L’ile de Yakushima abrite un de ces sanctuaires sylvestres, une forêt primaire classée patrimoine mondial par l’UNESCO, et en son sein se trouvent quelques Sugi vénérables, nombre d’entre eux ont dépassé le millénaire… Si vous connaissez l’animation japonaise, cette forêt a inspiré Hayao Miyazaki pour créer l’univers de “Princesse Mononoke“.

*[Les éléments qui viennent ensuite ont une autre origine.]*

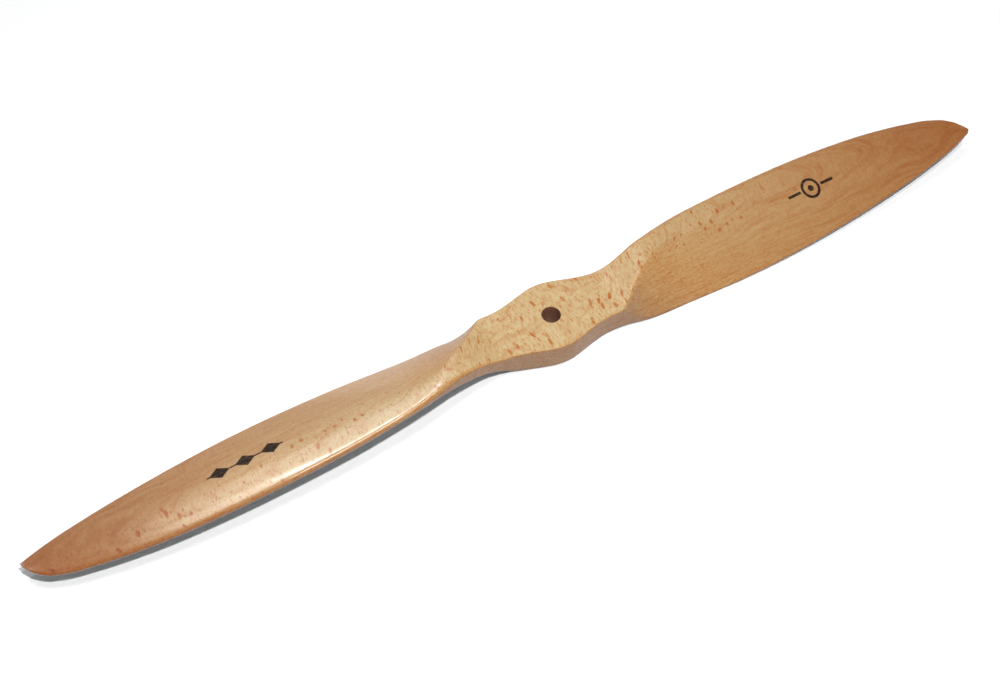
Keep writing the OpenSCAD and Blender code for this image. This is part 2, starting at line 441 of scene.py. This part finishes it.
def beech():
    n = Nodes("lacquered_beech")
    place = board_place(n)
    x, y, z = n.parts(place)

    # Growth rings: bands along the grain that darken outwards and then end
    warp = n.noise(n.vector("MULTIPLY", place, (0.008, 0.10, 0.10)), detail=2)
    ring = n.math("FRACT", n.math("ADD", n.math("DIVIDE", y, 2.7), n.math("MULTIPLY", warp, 2.4)))
    late = n.math("POWER", ring, 4.0)

    streak = n.noise(n.vector("MULTIPLY", place, (0.05, 0.9, 0.9)), detail=3, roughness=0.65)
    fibre = n.noise(n.vector("MULTIPLY", place, (0.45, 3.2, 3.2)), detail=2, roughness=0.6)
    tick = n.noise(n.vector("MULTIPLY", place, (1.0, 0.34, 1.2)), detail=2, roughness=0.6)
    sheet = n.noise(n.vector("MULTIPLY", place, (0.05, 0.07, 3.6)), detail=2, roughness=0.6)
    cloud = n.noise(n.vector("MULTIPLY", place, (0.015, 0.06, 0.06)), detail=2)

    bold = rays(n, place, (4.6, 7.0, 0.45), (0.85, 2.6, 0.22), 0.28, 1.0)
    middle = rays(n, place, (2.2, 4.0, 0.3), (0.38, 1.4, 0.08), 0.5, 2.0)
    fine = rays(n, place, (1.2, 2.4, 0.16), (0.38, 1.1, 0.05), 0.8, 3.0)

    # The wood is pale where a face lies flat on the rays, as on the hub, and palest along the leading half
    # of the blade on -X. It deepens towards the tips and where a face slopes across the rays.
    normal = n.parts(n.add("ShaderNodeNewGeometry").outputs["Normal"])
    lean = ray_lean(n)
    across = n.math("MULTIPLY", normal[1], n.math("COSINE", lean))
    across = n.math("SUBTRACT", across, n.math("MULTIPLY", normal[2], n.math("SINE", lean)))
    slope = n.ramp(n.math("ABSOLUTE", across), 0.1, 0.5)
    radius = n.math("DIVIDE", n.math("ABSOLUTE", x), TIP_R)
    tint = n.math("ADD", slope, n.ramp(radius, 0.25, 0.75, 0, 0.6), clamp=True)
    # The steep side faces are tinted darker and cooler: painted shade on the side walls, not a colour of
    # the wood
    side = n.ramp(n.math("ABSOLUTE", normal[2]), 0.85, 0.35)
    leading = n.math("MULTIPLY", y, n.math("SIGN", x))
    paler = n.math("SUBTRACT", n.ramp(x, -35.0, -80.0), n.ramp(x, -145.0, -220.0))
    paler = n.math("MULTIPLY", paler, n.ramp(leading, -8.0, 8.0, 0.1, 0.55))
    paler = n.math("MULTIPLY", paler, n.math("SUBTRACT", 1.0, slope))
    outwards = n.add("ShaderNodeMapRange")
    for socket, value in zip(outwards.inputs, (radius, 0.1, 1.0, 0.0, 1.0)):
        n.put(socket, value)
    deep = n.math("MULTIPLY", outwards.outputs[0], n.math("SUBTRACT", 1.0, paler))

    colour = n.mix(deep, HUB_COLOUR, TIP_COLOUR)
    colour = n.mix(paler, colour, CREAM)
    colour = n.mix(tint, colour, SLOPE_TINT, blend="MULTIPLY")
    colour = n.mix(side, colour, SIDE_SHADE_TINT, blend="MULTIPLY")
    colour = n.shade(colour, cloud, 0.12)
    colour = n.shade(colour, streak, n.ramp(slope, 0, 1, 0.1, 0.4))
    colour = n.shade(colour, fibre, n.ramp(slope, 0, 1, 0.15, 0.85))
    ticked = n.math("MULTIPLY", n.ramp(radius, 0.15, 0.4, 1.0, 0.45), n.ramp(slope, 0, 1, 0.65, 0.2))
    colour = n.shade(colour, tick, ticked)
    colour = n.shade(colour, sheet, n.ramp(slope, 0, 1, 0.45, 0.2))

    # The rays show most where they lie in the surface. On the blades they show along the leading edge, and
    # less towards the tip on +X.
    hidden = n.math("MULTIPLY", n.ramp(radius, 0.2, 0.4), n.ramp(leading, 3.0, -5.0, 0.0, 0.8))
    shown = n.math("MULTIPLY", n.ramp(x, 80.0, 150.0, 1.0, 0.35), n.math("SUBTRACT", 1.0, hidden))
    layers = ((late, 0.03, 0.2), (fine, 0.35, 0.25), (middle, 0.7, 0.35), (bold, 1.0, 0.6))
    for pattern, flat, steep in layers:
        weight = n.math("MULTIPLY", shown, n.ramp(slope, 0, 1, flat, steep))
        colour = n.mix(n.math("MULTIPLY", pattern, weight), colour, RUST, blend="MULTIPLY")
    ink = n.math("MULTIPLY", ink_marks(n), n.ramp(fibre, 0.45, 0.75, 1.0, 0.75))
    colour = n.mix(ink, colour, INK)
    # The light that the wood throws on the floor is neutral, so that the shadow stays grey
    thrown = n.add("ShaderNodeLightPath").outputs["Is Diffuse Ray"]
    colour = n.mix(thrown, colour, NEUTRAL)
    n.put(n.shader.inputs["Base Color"], colour)

    n.put(n.shader.inputs["Roughness"], n.ramp(fibre, 0.2, 0.8, 0.42, 0.52))
    n.shader.inputs["IOR"].default_value = 1.5
    # The lacquer is thin on the hub and the necks and full on the blades. The ink is matt.
    coat = n.math("MULTIPLY", n.ramp(radius, 0.2, 0.35, 0.15, 0.8), n.ramp(ink, 0, 1, 1.0, 0.0))
    n.put(n.shader.inputs["Coat Weight"], coat)
    n.put(n.shader.inputs["Specular IOR Level"], n.ramp(ink, 0, 1, 0.5, 0.1))
    n.put(n.shader.inputs["Coat Roughness"], n.ramp(cloud, 0.3, 0.7, 0.13, 0.18))

    height = n.math("ADD", n.math("MULTIPLY", fibre, 0.6), n.math("MULTIPLY", middle, -0.4))
    bump = n.add("ShaderNodeBump")
    bump.inputs["Strength"].default_value = 0.2
    bump.inputs["Distance"].default_value = 0.0001
    n.put(bump.inputs["Height"], height)
    n.put(n.shader.inputs["Normal"], bump.outputs[0])
    return n.material


def bore_wood():
    """Bare end grain inside the drilled hole, darker than the lacquered faces."""
    n = Nodes("bare_bore_wood")
    place = board_place(n)
    turned = n.noise(n.vector("MULTIPLY", place, (0.9, 0.9, 5.0)), detail=3)
    colour = n.mix(n.ramp(turned, 0.3, 0.7), srgb(104, 66, 52), srgb(158, 112, 86))
    n.put(n.shader.inputs["Base Color"], colour)
    n.put(n.shader.inputs["Roughness"], n.ramp(turned, 0.3, 0.7, 0.6, 0.85))
    bump = n.add("ShaderNodeBump")
    bump.inputs["Strength"].default_value = 0.4
    bump.inputs["Distance"].default_value = 0.0002
    n.put(bump.inputs["Height"], turned)
    n.put(n.shader.inputs["Normal"], bump.outputs[0])
    return n.material


def build_propeller():
    obj = new_object("carved_propeller", *loft())
    cut(obj, bore_cutter())
    mesh = obj.data
    mesh.materials.clear()
    mesh.materials.append(beech())
    mesh.materials.append(bore_wood())
    # The wall of the bore and the inner part of its eased rims are bare wood
    for face in mesh.polygons:
        centre = face.center
        if math.hypot(centre.x, centre.y) < (BORE_R + 0.06) * MM and abs(face.normal.z) < 0.8:
            face.material_index = 1
    mesh.shade_smooth()
    mesh.set_sharp_from_angle(angle=math.radians(32))
    return obj


propeller = build_propeller()
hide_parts("propeller")
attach(propeller, "root")


# ---------------------------------------------------------------- floor, light and camera
def build_floor():
    """A plain floor 6 m across, a hair below the hub's back."""
    floor = new_object("floor", [(-3, -3, 0), (3, -3, 0), (3, 3, 0), (-3, 3, 0)], [[0, 1, 2, 3]])
    floor.location.z = -0.05 * MM
    n = Nodes("pale_floor")
    n.shader.inputs["Base Color"].default_value = (0.86, 0.86, 0.86, 1)
    n.shader.inputs["Roughness"].default_value = 0.9
    n.shader.inputs["Specular IOR Level"].default_value = 0.1
    floor.data.materials.append(n.material)


def area_light(name, azimuth, elevation, size, strength, distance=2.2, glossy=True):
    """A round light seen from the hub at azimuth (0 is +Y, 90 is +X) and elevation. A white surface that
    faces it squarely is lit to strength."""
    light = bpy.data.lights.new(name, "AREA")
    light.shape = "DISK"
    light.size = size
    light.energy = strength * (math.pi * distance) ** 2
    obj = bpy.data.objects.new(name, light)
    bpy.context.scene.collection.objects.link(obj)
    turn, lift = math.radians(azimuth), math.radians(elevation)
    away = Vector((math.sin(turn) * math.cos(lift), math.cos(turn) * math.cos(lift), math.sin(lift)))
    obj.location = away * distance
    obj.visible_glossy = glossy
    obj.rotation_euler = away.to_track_quat("Z", "Y").to_euler()


def build_world():
    """A pale room: bright near the horizon and dimmer overhead."""
    world = bpy.data.worlds.new("studio")
    world.use_nodes = True
    bpy.context.scene.world = world
    tree = world.node_tree
    tree.nodes.clear()
    place = tree.nodes.new("ShaderNodeTexCoord")
    split = tree.nodes.new("ShaderNodeSeparateXYZ")
    ramp = tree.nodes.new("ShaderNodeMapRange")
    background = tree.nodes.new("ShaderNodeBackground")
    output = tree.nodes.new("ShaderNodeOutputWorld")
    for socket, value in zip(list(ramp.inputs)[1:5], (0.0, 0.7, 0.5, 0.1)):
        socket.default_value = value
    tree.links.new(place.outputs["Generated"], split.inputs[0])
    tree.links.new(split.outputs[2], ramp.inputs[0])
    tree.links.new(ramp.outputs[0], background.inputs["Strength"])
    background.inputs["Color"].default_value = (0.96, 0.98, 1.0, 1)
    tree.links.new(background.outputs[0], output.inputs[0])


def build_camera():
    """The camera looks down at the propeller from its left front, tilted a little about its own axis."""
    place = Vector((-205.7, -274.5, 488.2)) * MM
    pan, tilt, roll = (math.radians(a) for a in (-33.19, 55.83, 2.25))
    forward = Vector((-math.sin(pan), math.cos(pan), 0)) * math.cos(tilt) - Vector((0, 0, math.sin(tilt)))
    level = Vector((math.cos(pan), math.sin(pan), 0))
    up = level.cross(forward)
    right = level * math.cos(roll) + up * math.sin(roll)
    up = right.cross(forward)
    camera = bpy.data.cameras.new("camera")
    camera.sensor_width = 36
    camera.lens = 1.33005 * camera.sensor_width
    camera.clip_start = 0.01
    obj = bpy.data.objects.new("camera", camera)
    bpy.context.scene.collection.objects.link(obj)
    obj.matrix_world = Matrix((
        (right[0], up[0], -forward[0], place[0]),
        (right[1], up[1], -forward[1], place[1]),
        (right[2], up[2], -forward[2], place[2]),
        (0, 0, 0, 1),
    ))
    bpy.context.scene.camera = obj


build_floor()
build_world()
area_light("front", -165, 71, 0.045, 0.88, distance=0.9, glossy=False)
area_light("top", 100, 86, 0.35, 0.24)
area_light("strip", 4, 54, 0.12, 0.07)
area_light("back", -1, 57, 0.6, 0.11)
area_light("panel", 6, 40, 0.9, 0.1)
build_camera()
bpy.context.scene.view_settings.view_transform = "Standard"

C’est en parcourant le livre de Jérôme Hutin [3] que j’ai découvert Jōmon Sugi pour la première fois, un vénérable âgé de 3000 ans, le doyen de cette forêt sacrée. Cela fait longtemps que je suis sur sa trace, mais malheureusement je n’ai pas de connaissances au Sud du Japon, je me suis donc mis en quête de photos… Et je dois avouer qu’il n’est pas facile de s’y retrouver dans l’internet nippon ! Finalement, j’ai rencontré Kei qui tient une auberge de jeunesse sur l’ile, et elle a volontiers accepté de me prêter ses clichés.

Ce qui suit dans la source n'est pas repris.